• [What the task requires]
Tell how many lines contain the word "piece". Reply with the number only.
======== Data supplied ========
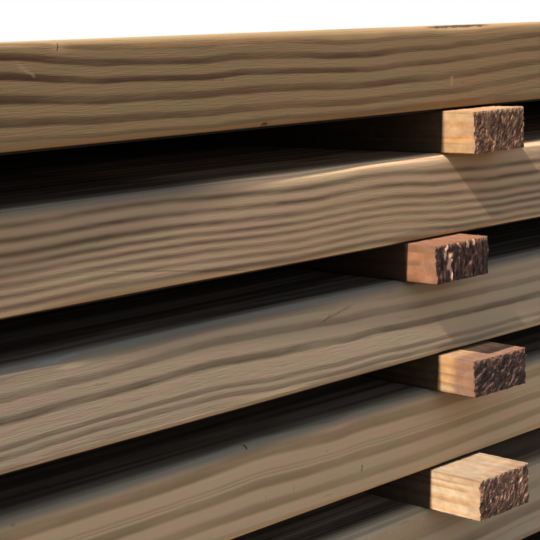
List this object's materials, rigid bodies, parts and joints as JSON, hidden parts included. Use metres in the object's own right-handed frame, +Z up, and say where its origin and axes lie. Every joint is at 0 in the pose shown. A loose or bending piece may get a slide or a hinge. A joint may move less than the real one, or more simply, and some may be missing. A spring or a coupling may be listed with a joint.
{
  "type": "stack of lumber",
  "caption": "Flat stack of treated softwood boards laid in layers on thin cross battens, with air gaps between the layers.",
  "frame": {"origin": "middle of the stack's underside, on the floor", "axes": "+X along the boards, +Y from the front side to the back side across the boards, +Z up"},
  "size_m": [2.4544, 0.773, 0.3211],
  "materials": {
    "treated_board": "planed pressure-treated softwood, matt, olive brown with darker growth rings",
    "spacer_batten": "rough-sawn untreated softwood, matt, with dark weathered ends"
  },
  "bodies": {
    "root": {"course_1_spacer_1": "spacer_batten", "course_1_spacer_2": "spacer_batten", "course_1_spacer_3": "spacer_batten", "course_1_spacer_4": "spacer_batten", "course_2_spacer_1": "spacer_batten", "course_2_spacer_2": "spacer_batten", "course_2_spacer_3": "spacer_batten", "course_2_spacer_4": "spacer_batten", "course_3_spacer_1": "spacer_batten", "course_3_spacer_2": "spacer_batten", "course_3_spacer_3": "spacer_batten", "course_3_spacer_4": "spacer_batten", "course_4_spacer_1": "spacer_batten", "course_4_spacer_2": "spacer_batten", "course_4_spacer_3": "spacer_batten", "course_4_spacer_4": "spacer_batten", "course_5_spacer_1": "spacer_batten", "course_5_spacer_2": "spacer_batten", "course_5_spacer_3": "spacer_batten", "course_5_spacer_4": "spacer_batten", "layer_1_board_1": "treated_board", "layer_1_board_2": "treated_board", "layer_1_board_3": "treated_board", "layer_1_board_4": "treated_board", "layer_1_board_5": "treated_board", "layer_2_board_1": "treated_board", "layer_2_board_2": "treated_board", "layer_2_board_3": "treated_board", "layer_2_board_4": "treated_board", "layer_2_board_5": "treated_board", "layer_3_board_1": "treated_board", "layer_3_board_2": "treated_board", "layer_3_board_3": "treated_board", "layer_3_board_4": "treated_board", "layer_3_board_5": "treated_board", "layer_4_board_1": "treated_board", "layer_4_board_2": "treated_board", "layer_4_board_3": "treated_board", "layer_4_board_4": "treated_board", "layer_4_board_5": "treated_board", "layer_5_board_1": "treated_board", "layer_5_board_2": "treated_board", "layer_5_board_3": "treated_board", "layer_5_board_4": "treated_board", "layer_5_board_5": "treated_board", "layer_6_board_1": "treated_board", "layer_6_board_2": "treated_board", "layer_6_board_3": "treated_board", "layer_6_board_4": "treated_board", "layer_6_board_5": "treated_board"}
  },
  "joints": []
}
========
======== Data supplied ========
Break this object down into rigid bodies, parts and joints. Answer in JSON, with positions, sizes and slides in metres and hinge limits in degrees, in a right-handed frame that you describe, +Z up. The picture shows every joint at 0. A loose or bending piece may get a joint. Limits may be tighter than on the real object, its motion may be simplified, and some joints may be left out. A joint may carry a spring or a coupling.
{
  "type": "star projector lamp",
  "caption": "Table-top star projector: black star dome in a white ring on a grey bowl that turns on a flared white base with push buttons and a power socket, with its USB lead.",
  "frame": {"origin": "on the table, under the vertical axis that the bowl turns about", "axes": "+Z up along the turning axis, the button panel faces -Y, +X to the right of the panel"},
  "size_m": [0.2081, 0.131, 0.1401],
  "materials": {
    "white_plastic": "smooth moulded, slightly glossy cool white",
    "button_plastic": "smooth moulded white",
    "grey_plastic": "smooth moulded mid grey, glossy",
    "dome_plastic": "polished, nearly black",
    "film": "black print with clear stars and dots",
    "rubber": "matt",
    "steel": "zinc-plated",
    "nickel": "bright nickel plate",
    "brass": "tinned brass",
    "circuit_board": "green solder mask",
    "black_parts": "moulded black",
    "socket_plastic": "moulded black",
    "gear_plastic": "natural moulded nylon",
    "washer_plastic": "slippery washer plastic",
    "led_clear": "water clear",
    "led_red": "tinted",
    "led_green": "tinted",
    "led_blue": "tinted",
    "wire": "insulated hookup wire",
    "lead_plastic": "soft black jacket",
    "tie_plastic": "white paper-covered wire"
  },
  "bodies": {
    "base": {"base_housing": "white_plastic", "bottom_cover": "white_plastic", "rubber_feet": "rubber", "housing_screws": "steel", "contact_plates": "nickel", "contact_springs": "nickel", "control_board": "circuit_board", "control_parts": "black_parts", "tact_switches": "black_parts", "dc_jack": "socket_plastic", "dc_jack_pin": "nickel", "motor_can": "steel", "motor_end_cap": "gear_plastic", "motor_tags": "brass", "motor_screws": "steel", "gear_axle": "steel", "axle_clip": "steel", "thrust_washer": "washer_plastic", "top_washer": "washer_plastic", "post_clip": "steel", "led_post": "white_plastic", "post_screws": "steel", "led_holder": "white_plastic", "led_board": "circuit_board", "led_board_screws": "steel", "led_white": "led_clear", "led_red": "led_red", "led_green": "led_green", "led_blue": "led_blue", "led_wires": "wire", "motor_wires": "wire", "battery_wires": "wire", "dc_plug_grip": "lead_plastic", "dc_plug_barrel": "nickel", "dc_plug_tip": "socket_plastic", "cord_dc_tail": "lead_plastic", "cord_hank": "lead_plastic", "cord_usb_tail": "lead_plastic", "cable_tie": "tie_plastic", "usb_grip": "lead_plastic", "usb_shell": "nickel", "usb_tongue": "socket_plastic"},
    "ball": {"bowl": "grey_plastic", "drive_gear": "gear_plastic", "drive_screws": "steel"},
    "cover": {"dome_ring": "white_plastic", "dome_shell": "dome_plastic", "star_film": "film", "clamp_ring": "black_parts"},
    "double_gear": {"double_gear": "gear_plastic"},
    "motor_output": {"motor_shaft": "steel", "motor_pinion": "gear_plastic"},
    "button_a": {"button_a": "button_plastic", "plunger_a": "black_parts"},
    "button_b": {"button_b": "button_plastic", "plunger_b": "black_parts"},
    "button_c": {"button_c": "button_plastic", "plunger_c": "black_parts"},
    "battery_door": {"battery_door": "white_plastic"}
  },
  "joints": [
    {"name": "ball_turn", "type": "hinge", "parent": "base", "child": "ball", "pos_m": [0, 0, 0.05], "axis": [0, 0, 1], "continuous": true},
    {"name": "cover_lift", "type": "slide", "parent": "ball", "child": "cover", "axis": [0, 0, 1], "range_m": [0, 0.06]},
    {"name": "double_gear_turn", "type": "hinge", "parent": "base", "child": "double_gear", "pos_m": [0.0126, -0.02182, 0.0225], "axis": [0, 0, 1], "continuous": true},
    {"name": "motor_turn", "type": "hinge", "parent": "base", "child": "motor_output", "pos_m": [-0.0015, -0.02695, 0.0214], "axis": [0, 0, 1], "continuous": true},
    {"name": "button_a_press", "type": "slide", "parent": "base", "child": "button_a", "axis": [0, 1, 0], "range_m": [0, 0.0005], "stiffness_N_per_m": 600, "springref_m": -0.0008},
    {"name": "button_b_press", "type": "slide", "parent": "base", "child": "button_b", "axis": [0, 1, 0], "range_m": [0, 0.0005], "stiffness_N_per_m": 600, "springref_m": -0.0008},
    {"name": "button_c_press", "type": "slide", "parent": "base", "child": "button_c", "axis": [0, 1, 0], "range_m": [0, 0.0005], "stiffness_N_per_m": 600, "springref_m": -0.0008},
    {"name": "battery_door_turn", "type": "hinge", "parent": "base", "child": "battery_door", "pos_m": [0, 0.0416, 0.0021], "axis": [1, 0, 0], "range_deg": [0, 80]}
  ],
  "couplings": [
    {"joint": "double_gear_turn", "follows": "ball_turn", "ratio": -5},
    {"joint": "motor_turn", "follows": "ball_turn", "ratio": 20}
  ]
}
========
• [Result of this task]
2